Since my whole cube is proxied, I've done this too. I removed any trinket text, partners, etc. I have similar concerns but at the same time, it feels like WOTC is less concerned than we are. Like so many text erratas on cards have happened over the years and I recently saw a reddit post about a Secret Lair drop which released un-errata'd versions of previosly errat'd cards. So I don't lose any sleep over it, honestly.
 
definitely agree with the premise that avoiding complex/one-off abilities like Regenerate or Protection is a good idea
Post your favorite card that you're mad about one too many abilities on
Mine is Tourach, Dread Cantor cause about once a year I am like oh, that exists, I should try it, go to add it, then see the "Protection from white" and go "no, fuck it" (or Sword of Fire and Ice but at least I know what I'm getting into if I think about that one)
If your cube is “a retirement home for former spikes,” as somebody on Discord put it
...do we need a subtitle for this entire site?
 
Background and Partner ...



I decided to try Erinis now and I'll probably do an alter where I draw some rocks or stuff covering the unnecessary clause at the bottom. Still annoying that I am forced to.
 
Post your favorite card that you're mad about one too many abilities on
It's not in the same spirit as the abilities you mentioned are but there are quite a few cool cards that would be perfect for my cube with one ability less (I think this is also part of the commander syndrome of enabler and payoff on the same card).

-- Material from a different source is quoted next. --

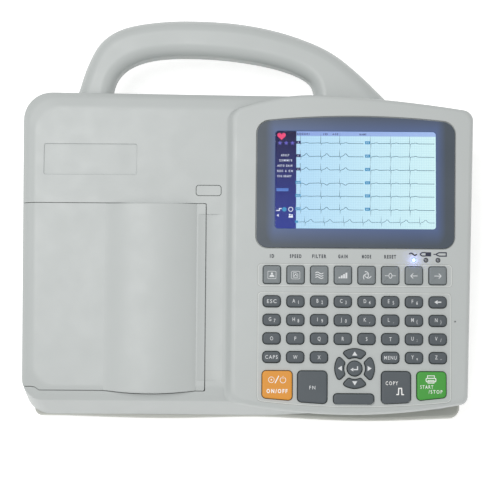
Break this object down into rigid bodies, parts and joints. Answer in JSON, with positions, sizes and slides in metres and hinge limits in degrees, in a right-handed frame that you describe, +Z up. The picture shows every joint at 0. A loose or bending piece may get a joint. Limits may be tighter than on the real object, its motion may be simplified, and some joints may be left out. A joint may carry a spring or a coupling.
{
  "type": "ecg machine",
  "caption": "Portable desktop electrocardiograph: sloping case with a rear carrying handle, hinged paper-recorder door, colour display, keypad and side and rear sockets.",
  "frame": {"origin": "middle of the footprint, on the surface the feet stand on", "axes": "+X to the operator's right, +Y to the rear where the handle is, +Z up"},
  "size_m": [0.3467, 0.3048, 0.0829],
  "materials": {
    "casing": "light grey, fine satin texture",
    "bezel": "blue-grey border around the display",
    "lens": "clear window over the display",
    "screen": "lit liquid-crystal display",
    "grey_key": "silicone keys, dark grey",
    "pale_key": "silicone keys, mid grey",
    "orange_key": "silicone key, orange",
    "green_key": "silicone key, green",
    "rubber": "black rubber",
    "board": "glass-fibre circuit board",
    "steel": "plated steel",
    "brass": "plated brass",
    "black": "black moulding",
    "white": "natural acetal or clear guide",
    "paper": "thermal chart paper"
  },
  "bodies": {
    "machine": {"upper_housing": "casing", "lower_housing": "casing", "handle_upper_shell": "casing", "handle_lower_shell": "casing", "foot_front_left": "rubber", "foot_front_right": "rubber", "foot_rear_left": "rubber", "foot_rear_right": "rubber", "battery_cover": "casing", "battery_pack": "black", "main_board": "board", "power_supply": "board", "patient_socket": "steel", "usb_socket": "steel", "mains_inlet": "black", "ground_post": "brass", "speaker": "black", "display_bezel": "bezel", "display_lens": "lens", "lcd_module": "screen", "keypad_board": "board", "indicator_guide": "white", "door_hinge_pin_front": "steel", "door_hinge_pin_rear": "steel", "idler_shaft": "steel", "stepper_motor": "steel", "printer_chassis": "steel", "printhead": "steel", "paper_tray": "casing"},
    "key_id": {"key_id": "pale_key"},
    "key_speed": {"key_speed": "pale_key"},
    "key_filter": {"key_filter": "pale_key"},
    "key_gain": {"key_gain": "pale_key"},
    "key_mode": {"key_mode": "pale_key"},
    "key_reset": {"key_reset": "pale_key"},
    "key_left": {"key_left": "pale_key"},
    "key_right": {"key_right": "pale_key"},
    "key_power": {"key_power": "orange_key"},
    "key_fn": {"key_fn": "grey_key"},
    "key_space": {"key_space": "grey_key"},
    "key_copy": {"key_copy": "grey_key"},
    "key_start_stop": {"key_start_stop": "green_key"},
    "nav_right": {"nav_right": "grey_key"},
    "nav_up": {"nav_up": "grey_key"},
    "nav_left": {"nav_left": "grey_key"},
    "nav_down": {"nav_down": "grey_key"},
    "nav_enter": {"nav_enter": "grey_key"},
    "keys_row_1": {"keys_row_1": "grey_key"},
    "keys_row_2": {"keys_row_2": "grey_key"},
    "keys_row_3": {"keys_row_3": "grey_key"},
    "keys_row_4_left": {"keys_row_4_left": "grey_key"},
    "keys_row_4_right": {"keys_row_4_right": "grey_key"},
    "door": {"printer_door": "casing"},
    "door_release": {"door_release_button": "casing"},
    "platen": {"platen_roller": "rubber", "platen_gear": "white"},
    "idler": {"idler_gear": "white"},
    "motor": {"motor_pinion": "brass"},
    "roll": {"paper_roll": "paper", "paper_spindle": "white"}
  },
  "joints": [
    {"name": "key_id_press", "type": "slide", "parent": "machine", "child": "key_id", "axis": [0, 0.1392, -0.9903], "range_m": [0, 0.0012], "stiffness_N_per_m": 300, "springref_m": -0.0004},
    {"name": "key_speed_press", "type": "slide", "parent": "machine", "child": "key_speed", "axis": [0, 0.1392, -0.9903], "range_m": [0, 0.0012], "stiffness_N_per_m": 300, "springref_m": -0.0004},
    {"name": "key_filter_press", "type": "slide", "parent": "machine", "child": "key_filter", "axis": [0, 0.1392, -0.9903], "range_m": [0, 0.0012], "stiffness_N_per_m": 300, "springref_m": -0.0004},
    {"name": "key_gain_press", "type": "slide", "parent": "machine", "child": "key_gain", "axis": [0, 0.1392, -0.9903], "range_m": [0, 0.0012], "stiffness_N_per_m": 300, "springref_m": -0.0004},
    {"name": "key_mode_press", "type": "slide", "parent": "machine", "child": "key_mode", "axis": [0, 0.1392, -0.9903], "range_m": [0, 0.0012], "stiffness_N_per_m": 300, "springref_m": -0.0004},
    {"name": "key_reset_press", "type": "slide", "parent": "machine", "child": "key_reset", "axis": [0, 0.1392, -0.9903], "range_m": [0, 0.0012], "stiffness_N_per_m": 300, "springref_m": -0.0004},
    {"name": "key_left_press", "type": "slide", "parent": "machine", "child": "key_left", "axis": [0, 0.1392, -0.9903], "range_m": [0, 0.0012], "stiffness_N_per_m": 300, "springref_m": -0.0004},
    {"name": "key_right_press", "type": "slide", "parent": "machine", "child": "key_right", "axis": [0, 0.1392, -0.9903], "range_m": [0, 0.0012], "stiffness_N_per_m": 300, "springref_m": -0.0004},
    {"name": "key_power_press", "type": "slide", "parent": "machine", "child": "key_power", "axis": [0, 0.1392, -0.9903], "range_m": [0, 0.0012], "stiffness_N_per_m": 300, "springref_m": -0.0004},
    {"name": "key_fn_press", "type": "slide", "parent": "machine", "child": "key_fn", "axis": [0, 0.1392, -0.9903], "range_m": [0, 0.0012], "stiffness_N_per_m": 300, "springref_m": -0.0004},
    {"name": "key_space_press", "type": "slide", "parent": "machine", "child": "key_space", "axis": [0, 0.1392, -0.9903], "range_m": [0, 0.0012], "stiffness_N_per_m": 300, "springref_m": -0.0004},
    {"name": "key_copy_press", "type": "slide", "parent": "machine", "child": "key_copy", "axis": [0, 0.1392, -0.9903], "range_m": [0, 0.0012], "stiffness_N_per_m": 300, "springref_m": -0.0004},
    {"name": "key_start_stop_press", "type": "slide", "parent": "machine", "child": "key_start_stop", "axis": [0, 0.1392, -0.9903], "range_m": [0, 0.0012], "stiffness_N_per_m": 300, "springref_m": -0.0004},
    {"name": "nav_right_press", "type": "slide", "parent": "machine", "child": "nav_right", "axis": [0, 0.1392, -0.9903], "range_m": [0, 0.0012], "stiffness_N_per_m": 300, "springref_m": -0.0004},
    {"name": "nav_up_press", "type": "slide", "parent": "machine", "child": "nav_up", "axis": [0, 0.1392, -0.9903], "range_m": [0, 0.0012], "stiffness_N_per_m": 300, "springref_m": -0.0004},
    {"name": "nav_left_press", "type": "slide", "parent": "machine", "child": "nav_left", "axis": [0, 0.1392, -0.9903], "range_m": [0, 0.0012], "stiffness_N_per_m": 300, "springref_m": -0.0004},
    {"name": "nav_down_press", "type": "slide", "parent": "machine", "child": "nav_down", "axis": [0, 0.1392, -0.9903], "range_m": [0, 0.0012], "stiffness_N_per_m": 300, "springref_m": -0.0004},
    {"name": "nav_enter_press", "type": "slide", "parent": "machine", "child": "nav_enter", "axis": [0, 0.1392, -0.9903], "range_m": [0, 0.0012], "stiffness_N_per_m": 300, "springref_m": -0.0004},
    {"name": "keys_row_1_press", "type": "slide", "parent": "machine", "child": "keys_row_1", "axis": [0, 0.1392, -0.9903], "range_m": [0, 0.0012], "stiffness_N_per_m": 300, "springref_m": -0.0004},
    {"name": "keys_row_2_press", "type": "slide", "parent": "machine", "child": "keys_row_2", "axis": [0, 0.1392, -0.9903], "range_m": [0, 0.0012], "stiffness_N_per_m": 300, "springref_m": -0.0004},
    {"name": "keys_row_3_press", "type": "slide", "parent": "machine", "child": "keys_row_3", "axis": [0, 0.1392, -0.9903], "range_m": [0, 0.0012], "stiffness_N_per_m": 300, "springref_m": -0.0004},
    {"name": "keys_row_4_left_press", "type": "slide", "parent": "machine", "child": "keys_row_4_left", "axis": [0, 0.1392, -0.9903], "range_m": [0, 0.0012], "stiffness_N_per_m": 300, "springref_m": -0.0004},
    {"name": "keys_row_4_right_press", "type": "slide", "parent": "machine", "child": "keys_row_4_right", "axis": [0, 0.1392, -0.9903], "range_m": [0, 0.0012], "stiffness_N_per_m": 300, "springref_m": -0.0004},
    {"name": "door_hinge", "type": "hinge", "parent": "machine", "child": "door", "pos_m": [-0.1689, -0.06175, 0.03675], "axis": [0, -0.9903, -0.1392], "range_deg": [0, 85]},
    {"name": "door_release_press", "type": "slide", "parent": "machine", "child": "door_release", "axis": [0, 0.1392, -0.9903], "range_m": [0, 0.002], "stiffness_N_per_m": 400, "springref_m": -0.0005},
    {"name": "platen_spin", "type": "hinge", "parent": "door", "child": "platen", "pos_m": [-0.0404, -0.06357, 0.04609], "axis": [0, 0.9903, 0.1392], "continuous": true},
    {"name": "idler_spin", "type": "hinge", "parent": "machine", "child": "idler", "pos_m": [-0.0404, 0.002, 0.0394], "axis": [0, 0.9903, 0.1392], "continuous": true},
    {"name": "motor_spin", "type": "hinge", "parent": "machine", "child": "motor", "pos_m": [-0.0257, 0.002, 0.0394], "axis": [0, 0.9903, 0.1392], "continuous": true},
    {"name": "paper_roll_spin", "type": "hinge", "parent": "machine", "child": "roll", "pos_m": [-0.074, -0.06239, 0.03767], "axis": [0, 0.9903, 0.1392], "continuous": true}
  ],
  "couplings": [
    {"joint": "idler_spin", "follows": "platen_spin", "ratio": -0.66667},
    {"joint": "motor_spin", "follows": "platen_spin", "ratio": 1.2}
  ]
}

The card I think most often about in this regard is:


I would love any combination of two abilities in this card:
Karnstruct + mana generation
Karnstruct + card advantage
Mama generation + card advantage

Though I do like the Karnstruct the best.
 
(or Sword of Fire and Ice but at least I know what I'm getting into if I think about that one)
My solution:
PeHbVSY.jpeg
 
10 years ago, i would've agreed heavily with the original post

but as i've grown as a person, seen a lot of things, my opinions have changed some to be a bit more nuanced. while i think a lot of the knowledge checks involved in a lot of games (like magic) often can have all of the drawbacks you mentioned, there's a lot of positive to them.

so, competitive games (using a loose definition here, doesn't have to be tournaments) are hard. like really hard. almost always, the deep longterm difficulty in competitive games comes from situations with a lot of nuance, counterplay, emergent complexity, so on. these situations are NOT what the post terms "trivia" or "trivia checks", though i dislike how negative that name is, so i'll borrow the fighting game term "tech" instead. i think we're in agreement that the truly difficult choices in a game like magic is in those moments when tech is not the deciding factor.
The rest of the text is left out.